DOI: 10.4230/LIPIcs.CCC.2021.24

Junta Distance Approximation with Sub-Exponential Queries

Authors: Vishnu Iyer, Avishay Tal, and Michael Whitmeyer

Published in: LIPIcs, Volume 200, 36th Computational Complexity Conference (CCC 2021)

Abstract

Leveraging tools of De, Mossel, and Neeman [FOCS, 2019], we show two different results pertaining to the tolerant testing of juntas. Given black-box access to a Boolean function f:{±1}ⁿ → {±1}: 1) We give a poly(k, 1/(ε)) query algorithm that distinguishes between functions that are γ-close to k-juntas and (γ+ε)-far from k'-juntas, where k' = O(k/(ε²)). 2) In the non-relaxed setting, we extend our ideas to give a 2^{Õ(√{k/ε})} (adaptive) query algorithm that distinguishes between functions that are γ-close to k-juntas and (γ+ε)-far from k-juntas.

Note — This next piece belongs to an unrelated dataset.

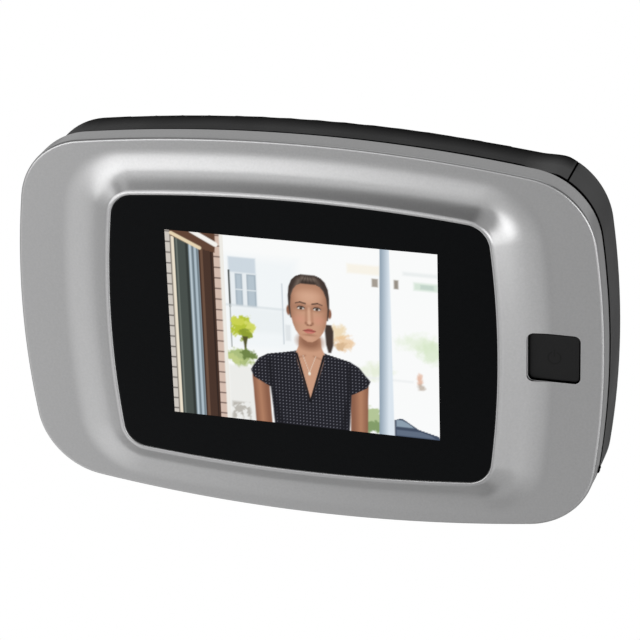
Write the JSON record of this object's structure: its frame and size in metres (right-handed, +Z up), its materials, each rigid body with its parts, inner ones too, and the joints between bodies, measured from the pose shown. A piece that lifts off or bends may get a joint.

To the best of our knowledge, this is the first subexponential-in-k query algorithm for approximating the distance of f to being a k-junta (previous results of Blais, Canonne, Eden, Levi, and Ron [SODA, 2018] and De, Mossel, and Neeman [FOCS, 2019] required exponentially many queries in k). Our techniques are Fourier analytical and make use of the notion of "normalized influences" that was introduced by Talagrand [Michel Talagrand, 1994].

Cite as

Vishnu Iyer, Avishay Tal, and Michael Whitmeyer. Junta Distance Approximation with Sub-Exponential Queries. In 36th Computational Complexity Conference (CCC 2021). Leibniz International Proceedings in Informatics (LIPIcs), Volume 200, pp. 24:1-24:38, Schloss Dagstuhl – Leibniz-Zentrum für Informatik (2021)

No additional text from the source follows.